_Set problem_
Search the material and gather each line with "axes" in it.

_Data section_
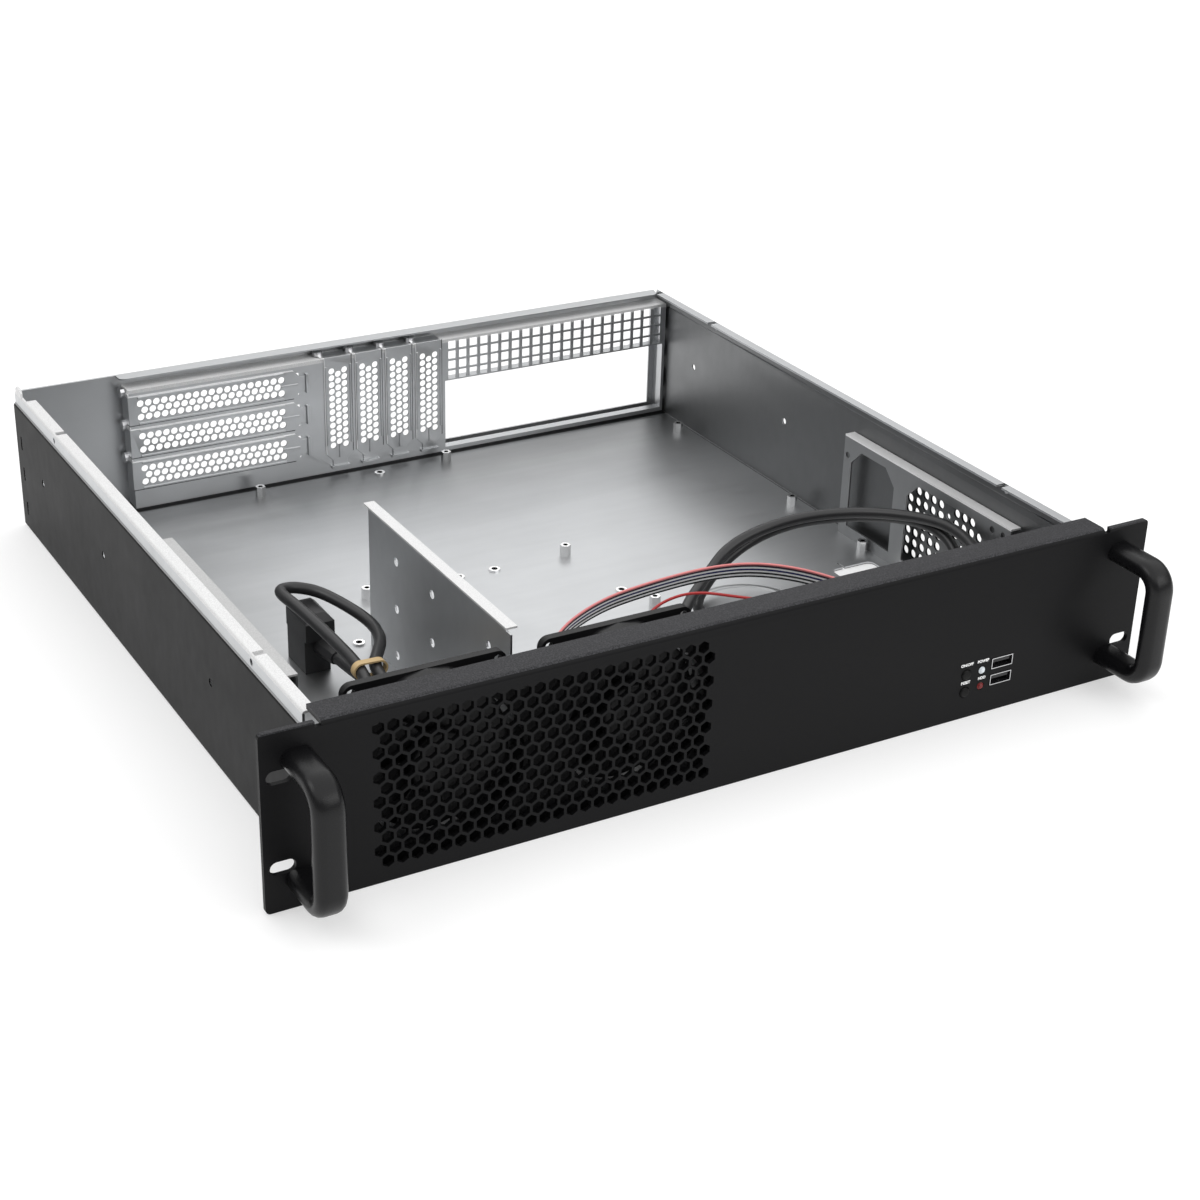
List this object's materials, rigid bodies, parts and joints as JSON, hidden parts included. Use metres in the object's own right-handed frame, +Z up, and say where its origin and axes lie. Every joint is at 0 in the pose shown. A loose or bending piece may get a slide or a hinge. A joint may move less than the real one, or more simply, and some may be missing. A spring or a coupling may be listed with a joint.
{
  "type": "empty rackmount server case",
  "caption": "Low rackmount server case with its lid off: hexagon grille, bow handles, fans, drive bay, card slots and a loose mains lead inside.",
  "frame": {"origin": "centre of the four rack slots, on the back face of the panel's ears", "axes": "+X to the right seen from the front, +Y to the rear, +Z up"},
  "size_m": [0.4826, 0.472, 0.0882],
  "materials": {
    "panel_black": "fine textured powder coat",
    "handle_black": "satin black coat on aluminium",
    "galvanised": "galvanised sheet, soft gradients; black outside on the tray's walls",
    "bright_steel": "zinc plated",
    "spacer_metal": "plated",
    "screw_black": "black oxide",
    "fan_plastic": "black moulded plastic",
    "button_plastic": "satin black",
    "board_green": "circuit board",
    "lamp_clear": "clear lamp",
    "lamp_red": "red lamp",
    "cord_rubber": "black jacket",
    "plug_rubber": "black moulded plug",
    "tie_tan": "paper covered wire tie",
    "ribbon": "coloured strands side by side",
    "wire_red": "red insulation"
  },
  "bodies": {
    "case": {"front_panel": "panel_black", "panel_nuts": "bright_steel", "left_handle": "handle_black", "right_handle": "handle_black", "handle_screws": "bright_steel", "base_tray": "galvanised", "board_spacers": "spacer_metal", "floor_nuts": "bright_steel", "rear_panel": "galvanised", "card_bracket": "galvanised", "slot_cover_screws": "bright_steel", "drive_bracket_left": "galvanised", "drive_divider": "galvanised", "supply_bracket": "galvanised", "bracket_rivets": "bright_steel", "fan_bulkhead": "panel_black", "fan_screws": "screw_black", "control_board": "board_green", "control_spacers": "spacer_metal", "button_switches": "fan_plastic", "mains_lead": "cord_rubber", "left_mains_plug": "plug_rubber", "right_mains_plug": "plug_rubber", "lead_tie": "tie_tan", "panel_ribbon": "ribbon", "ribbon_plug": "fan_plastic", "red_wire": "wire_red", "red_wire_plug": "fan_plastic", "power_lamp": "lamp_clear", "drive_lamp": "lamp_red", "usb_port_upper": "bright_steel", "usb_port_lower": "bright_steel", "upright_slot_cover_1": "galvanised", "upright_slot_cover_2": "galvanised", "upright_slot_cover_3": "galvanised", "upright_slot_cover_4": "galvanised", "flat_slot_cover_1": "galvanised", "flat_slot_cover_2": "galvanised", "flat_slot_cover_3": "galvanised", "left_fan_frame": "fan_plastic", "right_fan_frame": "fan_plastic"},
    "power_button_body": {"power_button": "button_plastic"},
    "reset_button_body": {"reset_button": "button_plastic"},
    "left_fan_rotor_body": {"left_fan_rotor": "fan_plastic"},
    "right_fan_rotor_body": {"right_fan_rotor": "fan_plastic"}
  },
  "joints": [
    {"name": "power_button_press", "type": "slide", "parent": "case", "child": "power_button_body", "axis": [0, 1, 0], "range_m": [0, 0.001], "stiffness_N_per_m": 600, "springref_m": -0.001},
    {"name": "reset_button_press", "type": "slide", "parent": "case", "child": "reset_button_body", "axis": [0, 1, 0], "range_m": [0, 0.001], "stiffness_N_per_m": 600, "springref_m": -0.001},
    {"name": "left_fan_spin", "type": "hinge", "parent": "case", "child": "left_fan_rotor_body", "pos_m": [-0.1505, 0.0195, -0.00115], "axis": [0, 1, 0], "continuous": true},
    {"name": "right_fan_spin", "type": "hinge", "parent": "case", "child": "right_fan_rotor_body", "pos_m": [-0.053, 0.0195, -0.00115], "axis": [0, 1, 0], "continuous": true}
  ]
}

_Exercise result_
List this object's materials, rigid bodies, parts and joints as JSON, hidden parts included. Use metres in the object's own right-handed frame, +Z up, and say where its origin and axes lie. Every joint is at 0 in the pose shown. A loose or bending piece may get a slide or a hinge. A joint may move less than the real one, or more simply, and some may be missing. A spring or a coupling may be listed with a joint.
  "frame": {"origin": "centre of the four rack slots, on the back face of the panel's ears", "axes": "+X to the right seen from the front, +Y to the rear, +Z up"},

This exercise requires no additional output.